The Singapore Exchange (SGX) is not alone in suffering IT malfunctions.
Other bourses - among them established names such as the London Stock Exchange, New York Stock Exchange, Nasdaq OMX and Deutsche Borse - have also faced their fair share of IT woes in recent years. This is not surprising, considering how unwieldy their computer systems have become, as new technologies are added to get them to trade faster, while ring-fencing them from hacker attacks.
So, given the distressing regularity of such missteps, a bourse operator's first priority ought to be to have a contingency plan to pacify the hordes of angry traders whose nerves are frayed over lost profit opportunities, or worse, financial losses when a trading system crashes.
In the SGX case, one old hand said there is a standing policy that if the market is down due to a disruption, it should be re-opened towards the end of the trading day for at least 30 minutes to allow participants to close off their positions. That should, in theory, help to reduce their risks.
Indeed, this had been the case when a bolt of lightning, lasting barely 0.1 second, caused the SGX to shut down for three hours on Nov 5, 2014. To its credit, it was able to reopen for trading from 5.15pm, just after the official end of the trading day, for 30 minutes.
In that time span, almost $200 million worth of shares changed hands, showing just how much even a short period of trading can mean to traders with big outstanding positions.
But what happens when the trading glitch is so serious that the market fails to re-open at all?
Now, until two days ago, that would seem like a "black swan" event that, for all intents and purposes, was impossible in the SGX's vocabulary, given all the back-up armoury it has for restoring trading.

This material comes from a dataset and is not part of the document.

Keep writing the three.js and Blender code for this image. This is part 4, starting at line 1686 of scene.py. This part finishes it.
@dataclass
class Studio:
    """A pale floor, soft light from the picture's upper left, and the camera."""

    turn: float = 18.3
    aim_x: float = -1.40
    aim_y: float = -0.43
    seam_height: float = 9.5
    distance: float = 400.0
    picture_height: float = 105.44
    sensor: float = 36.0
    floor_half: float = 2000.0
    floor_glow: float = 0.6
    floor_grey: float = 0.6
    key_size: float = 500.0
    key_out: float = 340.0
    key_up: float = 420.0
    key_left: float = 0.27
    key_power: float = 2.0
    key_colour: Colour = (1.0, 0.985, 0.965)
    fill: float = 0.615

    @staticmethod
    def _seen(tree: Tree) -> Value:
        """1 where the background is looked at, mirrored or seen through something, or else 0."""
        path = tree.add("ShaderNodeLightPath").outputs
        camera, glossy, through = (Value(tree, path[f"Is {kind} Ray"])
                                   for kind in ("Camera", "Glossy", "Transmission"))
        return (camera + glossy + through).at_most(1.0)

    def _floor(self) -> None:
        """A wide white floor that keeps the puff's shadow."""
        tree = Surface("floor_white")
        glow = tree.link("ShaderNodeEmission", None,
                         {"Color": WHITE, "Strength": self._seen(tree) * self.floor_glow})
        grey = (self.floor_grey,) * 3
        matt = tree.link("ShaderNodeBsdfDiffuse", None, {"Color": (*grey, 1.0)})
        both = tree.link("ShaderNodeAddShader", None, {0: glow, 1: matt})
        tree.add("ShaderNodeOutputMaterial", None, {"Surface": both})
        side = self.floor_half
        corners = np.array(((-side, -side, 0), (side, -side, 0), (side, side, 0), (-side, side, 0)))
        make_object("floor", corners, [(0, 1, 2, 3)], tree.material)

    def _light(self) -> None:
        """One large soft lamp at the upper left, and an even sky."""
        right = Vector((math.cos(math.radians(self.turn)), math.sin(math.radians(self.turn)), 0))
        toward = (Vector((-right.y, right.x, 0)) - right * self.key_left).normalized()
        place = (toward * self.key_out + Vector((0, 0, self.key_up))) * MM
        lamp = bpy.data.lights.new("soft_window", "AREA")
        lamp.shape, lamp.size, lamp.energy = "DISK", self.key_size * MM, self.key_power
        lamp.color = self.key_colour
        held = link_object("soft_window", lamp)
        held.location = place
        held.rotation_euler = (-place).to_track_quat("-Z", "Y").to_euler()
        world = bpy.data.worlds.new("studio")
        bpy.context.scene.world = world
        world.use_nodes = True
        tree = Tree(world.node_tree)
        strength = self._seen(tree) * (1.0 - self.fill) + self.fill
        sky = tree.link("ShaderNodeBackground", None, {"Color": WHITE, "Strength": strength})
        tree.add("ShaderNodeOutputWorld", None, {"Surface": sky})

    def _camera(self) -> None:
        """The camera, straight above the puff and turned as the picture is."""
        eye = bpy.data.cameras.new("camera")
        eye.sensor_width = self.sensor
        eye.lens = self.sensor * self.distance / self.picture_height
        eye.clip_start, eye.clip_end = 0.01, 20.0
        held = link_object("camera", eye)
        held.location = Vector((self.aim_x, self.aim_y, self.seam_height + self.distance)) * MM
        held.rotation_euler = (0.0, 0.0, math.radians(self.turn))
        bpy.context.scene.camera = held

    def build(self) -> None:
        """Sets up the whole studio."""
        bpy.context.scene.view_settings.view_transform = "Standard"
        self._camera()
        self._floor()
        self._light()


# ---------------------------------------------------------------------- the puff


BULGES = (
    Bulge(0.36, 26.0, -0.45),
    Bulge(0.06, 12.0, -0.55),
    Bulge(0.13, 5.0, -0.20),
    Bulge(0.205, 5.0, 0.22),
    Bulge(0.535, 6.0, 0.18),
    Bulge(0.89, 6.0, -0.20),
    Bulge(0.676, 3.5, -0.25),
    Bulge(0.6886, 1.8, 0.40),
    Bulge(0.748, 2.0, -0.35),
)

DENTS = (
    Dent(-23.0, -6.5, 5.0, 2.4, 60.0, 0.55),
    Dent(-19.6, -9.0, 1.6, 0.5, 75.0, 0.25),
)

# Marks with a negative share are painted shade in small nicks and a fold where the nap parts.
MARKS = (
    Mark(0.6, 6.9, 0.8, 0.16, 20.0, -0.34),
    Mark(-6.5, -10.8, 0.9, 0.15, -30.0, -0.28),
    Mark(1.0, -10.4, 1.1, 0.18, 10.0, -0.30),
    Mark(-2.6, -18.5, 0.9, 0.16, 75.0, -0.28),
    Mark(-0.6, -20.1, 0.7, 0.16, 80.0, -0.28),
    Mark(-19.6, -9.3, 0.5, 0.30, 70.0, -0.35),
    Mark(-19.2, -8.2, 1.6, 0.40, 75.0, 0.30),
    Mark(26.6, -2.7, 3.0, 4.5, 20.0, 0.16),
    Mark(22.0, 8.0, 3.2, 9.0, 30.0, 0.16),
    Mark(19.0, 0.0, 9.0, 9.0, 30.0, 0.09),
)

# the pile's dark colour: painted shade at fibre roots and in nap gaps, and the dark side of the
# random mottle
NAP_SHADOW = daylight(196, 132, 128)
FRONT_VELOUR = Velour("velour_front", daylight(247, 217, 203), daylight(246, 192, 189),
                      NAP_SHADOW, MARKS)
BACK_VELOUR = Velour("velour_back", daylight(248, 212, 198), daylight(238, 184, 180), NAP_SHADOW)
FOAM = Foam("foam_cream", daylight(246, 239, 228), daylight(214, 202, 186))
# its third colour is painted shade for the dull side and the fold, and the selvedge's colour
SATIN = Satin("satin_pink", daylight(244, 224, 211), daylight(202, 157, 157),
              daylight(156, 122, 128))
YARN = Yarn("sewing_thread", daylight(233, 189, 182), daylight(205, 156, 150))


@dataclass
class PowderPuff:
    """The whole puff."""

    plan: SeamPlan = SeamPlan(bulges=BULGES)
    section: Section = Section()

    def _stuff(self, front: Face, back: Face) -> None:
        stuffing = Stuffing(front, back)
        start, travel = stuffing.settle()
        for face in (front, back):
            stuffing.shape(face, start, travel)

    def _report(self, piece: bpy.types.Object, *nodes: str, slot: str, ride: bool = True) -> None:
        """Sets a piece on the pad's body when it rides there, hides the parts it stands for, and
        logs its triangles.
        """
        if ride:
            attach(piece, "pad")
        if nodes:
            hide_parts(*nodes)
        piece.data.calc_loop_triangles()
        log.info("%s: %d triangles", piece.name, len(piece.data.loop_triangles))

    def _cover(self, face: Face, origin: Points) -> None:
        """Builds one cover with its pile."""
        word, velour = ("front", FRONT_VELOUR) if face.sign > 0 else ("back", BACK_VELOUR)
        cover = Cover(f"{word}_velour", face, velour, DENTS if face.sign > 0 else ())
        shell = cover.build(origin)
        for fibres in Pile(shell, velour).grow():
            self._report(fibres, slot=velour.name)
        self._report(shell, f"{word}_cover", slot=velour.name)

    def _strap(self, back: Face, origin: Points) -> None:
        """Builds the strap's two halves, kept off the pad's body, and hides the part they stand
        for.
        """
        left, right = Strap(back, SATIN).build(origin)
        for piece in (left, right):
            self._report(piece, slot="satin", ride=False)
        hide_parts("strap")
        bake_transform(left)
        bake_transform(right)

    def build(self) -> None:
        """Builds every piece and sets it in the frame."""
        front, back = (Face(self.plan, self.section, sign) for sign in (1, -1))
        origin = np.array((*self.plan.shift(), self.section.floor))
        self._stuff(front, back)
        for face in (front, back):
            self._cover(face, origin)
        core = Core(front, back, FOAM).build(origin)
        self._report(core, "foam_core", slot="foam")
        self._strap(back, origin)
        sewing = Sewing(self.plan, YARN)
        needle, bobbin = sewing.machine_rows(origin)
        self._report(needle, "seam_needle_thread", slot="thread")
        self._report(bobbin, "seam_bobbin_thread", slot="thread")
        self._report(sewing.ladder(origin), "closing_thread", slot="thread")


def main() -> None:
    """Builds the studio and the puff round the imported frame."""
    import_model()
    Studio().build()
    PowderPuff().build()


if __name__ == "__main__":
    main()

But Thursday's trading glitch was unusual. Brokers said the trades were properly executed but the problem arose with the confirmations. Instead of getting one confirmation message for each trade, they got multiple messages.
As a result, confusion reigned over the actual trades done, making it impossible for them to carry on. The huge deluge of duplicate messages also slowed down the trading system considerably.
Reconciling the missing and duplicate messages takes time, even though a mere 538.7 million shares worth $335.2 million had changed hands in the 2 ½ hours of trading that took place - a light volume by any measure, and SGX staff had to work overnight to perform the enormous task.
Will similar trading glitches occur in future, lasting just as long or even longer and causing the market to fail to re-open for trading? It is impossible to tell, given the immense technological challenges facing all stock exchanges.
For now, the financial fallout looks to be contained. One idiosyncrasy of the local bourse is that a trader can sell shares he does not own in the hope of making a profit, so long as he can cover back his position within the same trading day.
So when the market failed to reopen on Thursday, these traders were unable to square off their "short" positions.
Under current trading rules, they had to wait for the SGX to "buy-in" the shares on their behalf when the trades were finally settled three trading days later.
But CEO Loh Boon Chye said the SGX would waive the buying-in penalties for these short-sellers. They were also given one day's grace - yesterday - to cover back their "short" positions.
Is this the new normal? The SGX has to articulate a comprehensive plan on how to minimise the disruptions for traders in the event of future glitches now that a "black swan" event has been triggered.
Saying sorry and promising to minimise the downtime is not good enough.
It takes more than that to restore investors' confidence.